── RAW DATA

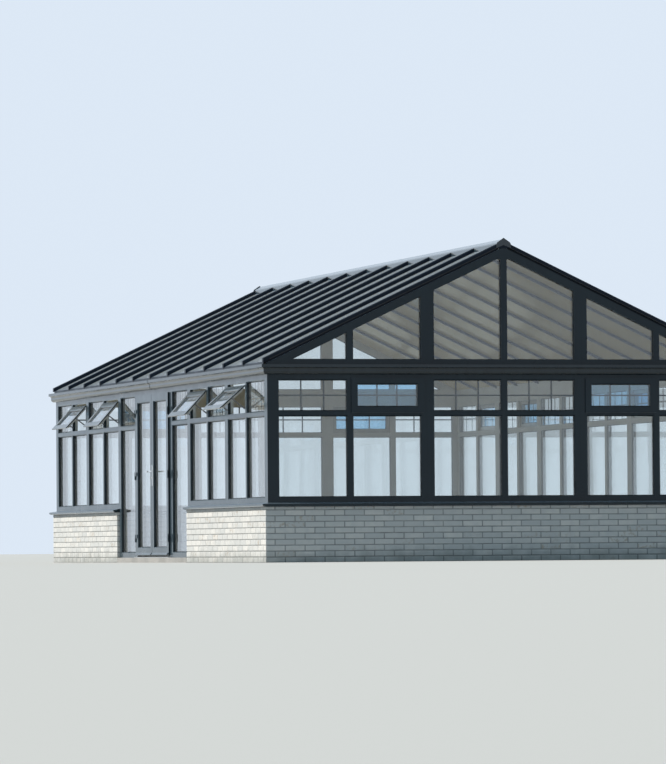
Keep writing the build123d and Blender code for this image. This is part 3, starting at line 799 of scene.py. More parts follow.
def solids_of(node: str) -> list[list[Vector]]:
    """Split a CAD node into its separate solids.

    Args:
        node: The name of the node.

    Returns:
        The corner points of each solid.
    """
    merged = bmesh.new()
    merged.from_mesh(bpy.data.objects[node].data)
    bmesh.ops.remove_doubles(merged, verts=merged.verts, dist=WELD)
    # A dict keeps its order, so the points are walked alike in every run
    left = dict.fromkeys(merged.verts)
    groups: list[list[Vector]] = []
    while left:
        reached = [left.popitem()[0]]
        group = []
        while reached:
            vert = reached.pop()
            group.append(vert.co.copy())
            for edge in vert.link_edges:
                other = edge.other_vert(vert)
                if other in left:
                    del left[other]
                    reached.append(other)
        groups.append(group)
    merged.free()
    return sorted(groups, key=lambda group: tuple(round(c, 4) for c in sum(group, Vector()) / len(group)))


def pane_of(points: Sequence[Vector]) -> Pane:
    """Find the outer face of a sheet of glass.

    Args:
        points: The corner points of the sheet.

    Returns:
        The pane, with X along the wall, Y up the sheet and Z outwards.
    """
    centre = sum(points, Vector()) / len(points)
    spans = [max(p[axis] for p in points) - min(p[axis] for p in points) for axis in (0, 1)]
    on_end = spans[0] > spans[1]
    if on_end:
        outwards = Vector((0, math.copysign(1, centre.y), 0))
    else:
        outwards = Vector((math.copysign(1, centre.x), 0, 0))
    along = Vector((0, 0, 1)).cross(outwards)
    corner = points[0]
    rise = min((p - corner for p in points[1:]), key=lambda step: step.length)
    normal = rise.normalized()
    normal = normal if normal.dot(outwards) > 0 else -normal
    up = normal.cross(along)
    place = Matrix((along, up, normal)).transposed().to_4x4()
    top = max(p.dot(normal) for p in points)
    place.translation = centre + normal * (top - centre.dot(normal))
    local = place.inverted()
    outer = [local @ p for p in points if p.dot(normal) > top - rise.length / 2]
    ordered = sorted(outer, key=lambda p: math.atan2(p.y, p.x))
    return Pane(place, tuple((p.x, p.y) for p in ordered), rise.length)


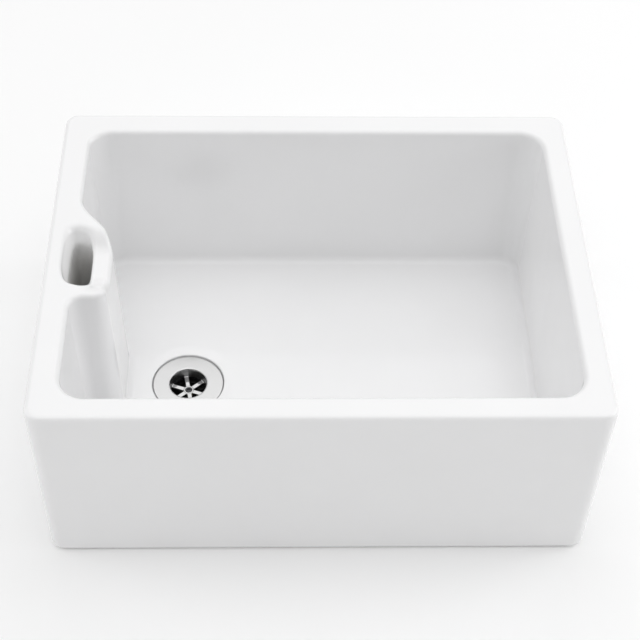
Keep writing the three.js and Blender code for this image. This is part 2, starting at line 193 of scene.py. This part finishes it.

────

PROBLEM TO SOLVE:
Return exactly, please, the lines of the material from the first one down to and including the line where "node: The name of the node." appears.

RESULT OF THIS EXERCISE:
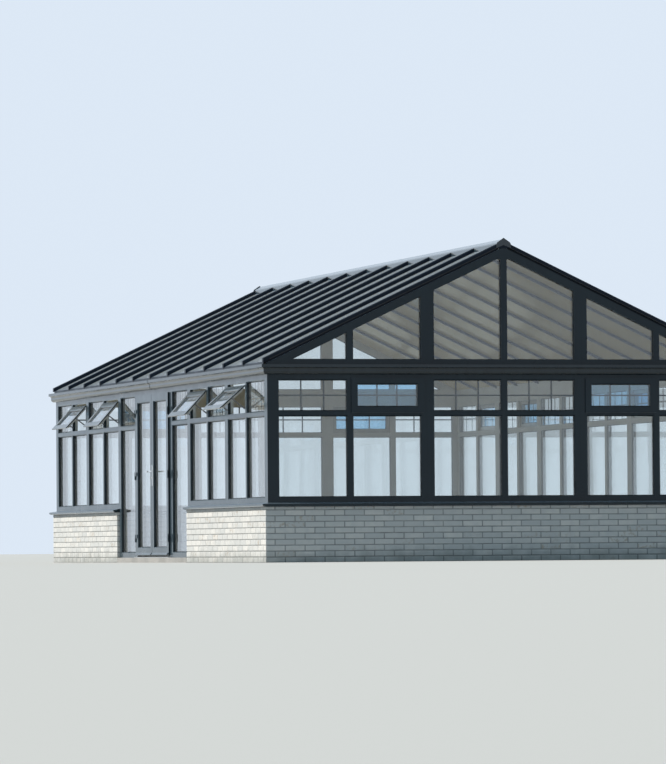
Keep writing the build123d and Blender code for this image. This is part 3, starting at line 799 of scene.py. More parts follow.
def solids_of(node: str) -> list[list[Vector]]:
    """Split a CAD node into its separate solids.

    Args:
        node: The name of the node.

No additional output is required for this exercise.